Weiss agrees lawsuits will "absolutely" ensue, but he says the EPA is expected to give plants plenty of time to adjust. In the 2012 proposal, the EPA said plants could meet the standard by averaging emissions over 30 years, so even if they were higher in the first decade, they could make up for that later.
The coal industry says the EPA's proposed rule, if enacted, will lead to more coal plant closures and higher electric bills. It "would cause consumers' power bills to skyrocket over time and cause more pain at the plug than Americans have experienced at the pump," St. Louis-based Peabody Energy, the world's largest private-sector coal company, said in a statement.
Geter says Mississippi Power has raised rates 15% this year and plans an additional 3% increase next year to help pay for the new Kemper County plant, whose price tag has risen from an initial $2.4 billion to $3.8 billion, of which at least $270 million is federal funding.
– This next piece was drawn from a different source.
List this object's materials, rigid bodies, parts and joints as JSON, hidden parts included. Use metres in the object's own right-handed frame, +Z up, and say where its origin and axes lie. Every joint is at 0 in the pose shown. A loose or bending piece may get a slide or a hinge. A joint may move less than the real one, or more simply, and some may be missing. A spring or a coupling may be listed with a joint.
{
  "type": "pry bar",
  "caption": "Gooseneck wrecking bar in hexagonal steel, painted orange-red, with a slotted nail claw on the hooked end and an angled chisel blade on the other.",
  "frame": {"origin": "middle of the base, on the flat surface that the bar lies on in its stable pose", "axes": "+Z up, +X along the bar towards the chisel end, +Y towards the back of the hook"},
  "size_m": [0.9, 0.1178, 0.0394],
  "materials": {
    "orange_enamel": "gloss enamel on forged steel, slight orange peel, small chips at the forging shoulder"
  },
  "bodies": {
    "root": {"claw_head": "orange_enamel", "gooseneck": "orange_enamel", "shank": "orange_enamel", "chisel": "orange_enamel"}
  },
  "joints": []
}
Obama administration officials say greenhouse gas emissions have high hidden costs. They say coal emits not only carbon dioxide, which raises Earth's temperature, but also sulfur dioxide, nitrogen oxide and heavy metals (such as mercury and arsenic) and acid gases (such as hydrogen chloride), which have been linked to acid rain, smog and health issues.
"The industry wants to be able to blame EPA" for its economic troubles, says David Doniger of the Natural Resources Defense Council, an environmental group. But he says low prices for natural gas, even wind, are bigger factors in coal's current and future prospects than EPA's proposed rule.
Environmentalists say the rule, though, is a major step toward cleaner air. Julian Boggs of Environment America, an advocacy group, says: "We can kiss goodbye any more dirty power plants."